Let’s read in the data and take a look at the variables.
## Rows: 22124 Columns: 389
## ── Column specification ────────────────────────────────────────────────────────
## Delimiter: ","
## chr (103): Source Table, Name, Country, Gender, Division, Swim, Bike, Run, Overall, Division Ra...
## dbl (102): BIB, Gender Rank, Overall Rank, Log Rank, Bike 28.2 mi Distance, Bike 50.4 mi Distan...
## time (184): Swim Total Split Time, Swim Total Race Time, T1, Bike 28.2 mi Split Time, Bike 28.2 ...
##
## ℹ Use `spec()` to retrieve the full column specification for this data.
## ℹ Specify the column types or set `show_col_types = FALSE` to quiet this message.
This is a large data set with hundreds of variables. Digging deeper, we can see that many of the variables seem to be repeated and many have data only in certain rows. This is common in historical racing results, so it’s important to determine which variables are most important for our analysis. In our case, this analysis will be looking at the results from the 2017 Florida race, and we will focus on the swim, bike, run, and overall finishing times as well as demographics including country, gender, and division.

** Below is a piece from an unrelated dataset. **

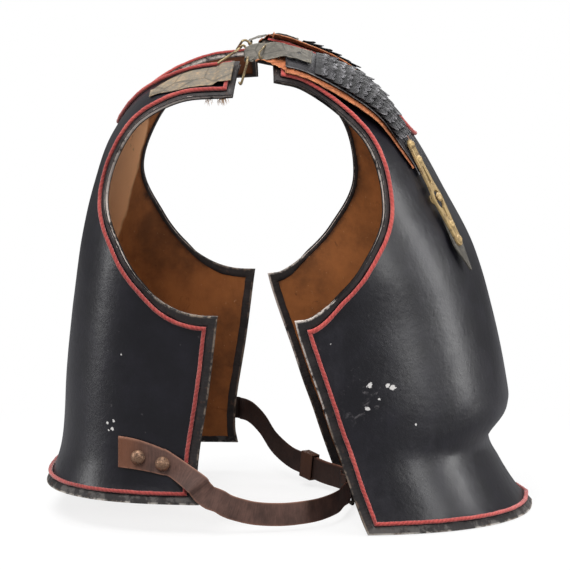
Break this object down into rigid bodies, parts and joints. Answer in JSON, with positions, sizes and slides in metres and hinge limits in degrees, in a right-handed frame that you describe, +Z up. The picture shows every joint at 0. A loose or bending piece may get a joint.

Moreover, we note that the finishing times are actually
character-types in the form of ‘minutes:seconds’. Keeping these
variables in this form will pose problems as we are going to be
performing operations that require numeric data. So, we need to convert
these clock times into pure numbers. The best way to work with clock
times within the tidyverse framework is to use the
lubridate
package. Within this package, we can parse the
times in the ‘minutes:seconds’ format using the ms()
function, and then convert the result to a numeric using the
period_to_seconds()
function (the result will be a time in
seconds, so we can get this back to minutes by dividing by 60).
#install.packages("lubridate")
library(lubridate)
results_2017 <- data %>%
filter(`Source Table` == '2017 - Florida') %>%
select(Country, Gender, Division, Swim, Bike, Run, Overall) %>%
drop_na() %>%
mutate(Swim = period_to_seconds(ms(Swim))/60,
Bike = period_to_seconds(ms(Bike))/60,
Run = period_to_seconds(ms(Run))/60,
Overall = period_to_seconds(ms(Overall))/60)
Now that we have our tidy dataset, let’s start looking at the relationships between each leg of the triathlon.
Create scatterplots of swim times vs. bike times, bike times vs. run times, and swim times vs. run times. Save them as variables titled ‘plot.swim_bike’, etc.
To compare the relationships between these three variables, we
can plot all three plots in the same window, rather than having to
scroll through each one individually. To do so, we use the
ggarrange
function within the ggpubr
package.
As arguments of the function, we select our three plots and can specify
the number of rows and columns to be displayed.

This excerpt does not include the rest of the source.